MONROVIA, LIBERIA, MAY 30 -- Masked Liberian soldiers attacked refugees in a U.N. compound today, killing at least one person and kidnapping up to 40 amid growing chaos in this war-torn West African nation, according to witnesses.

The pre-dawn assault against refugees fleeing reprisal attacks from government forces came as rebels fighting President Samuel Doe moved to within 20 miles of Monrovia, the capital. There were unconfirmed reports that the country's only international airport, Robertsfield, about 40 miles south of the city, had been closed because of the rebel offensive.

{Doe said the soldiers who attacked the compound were not acting on his orders, the Associated Press reported. "They are doing it on their own, and I am going to deal with them drastically," he said. A government statement said the soldiers would be arrested within 24 hours and that troops found harassing civilians would be executed.}

The United Nations protested the incident and withdrew its remaining personnel from the country. In Banjul, Gambia, meanwhile, leaders of the 16-member Economic Community of West African States called for an immediate cease-fire and elections in Liberia.

Witnesses, including two U.N. guards, Jerry Samu and Gwagee Begweh, said 10 soldiers attacked the U.N. Development Program camp on the outskirts of Monrovia and that three leaped the locked gate and began beating women and children, forcing about 50 to strip.

Samu said he was stabbed in the back with a bayonet, and Begweh said he was one of eight people driven in a truck to a remote spot. He said he and the others were told to stand in line but that he managed to flee. Later, he said, heard automatic gunfire. "They {the soldiers} told me I'm one of those who's been keeping the rebels here," Begweh said.

Most of the refugees who took shelter in the U.N. compound were believed to be members of the Gio tribe. They feared reprisal from troops and Doe supporters because rebel leader Charles Taylor is a Gio.
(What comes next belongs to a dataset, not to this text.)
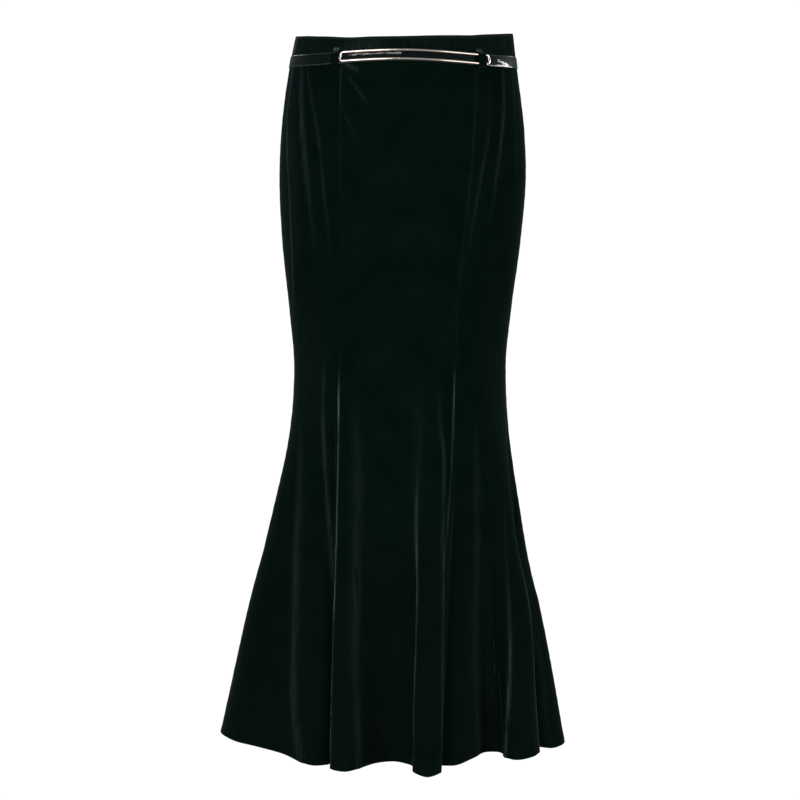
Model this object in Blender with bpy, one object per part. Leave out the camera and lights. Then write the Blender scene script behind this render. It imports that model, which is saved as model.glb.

In New York, a U.N. spokesman said the masked soldiers "bayoneted a guard and shot two others -- killing one and wounding the other. The soldiers then began beating men, women and children indiscriminately, causing many to flee. The soldiers then forced 30 to 40 of them into nearby army vehicles and drove off."

Taylor blamed Doe and troops of his presidential guard for the attack. In a telephone interview with Cable News Network from Buchanan, a port 60 miles south of Monrovia, Taylor called on Doe to resign. "We're advancing on the capital, and we hope to have the situation under control very shortly," Taylor said.

Doe told terrified Gio and Mano tribespeople at the U.N. compound that they could seek refuge at the presidential mansion. "I will send cars here to get everybody from here and take you to the mansion," Doe said.

The warfare began five months ago when Taylor's rebel forces, composed chiefly of Liberian exiles disaffected by Doe's often harsh rule, invaded the country from neighboring Ivory Coast.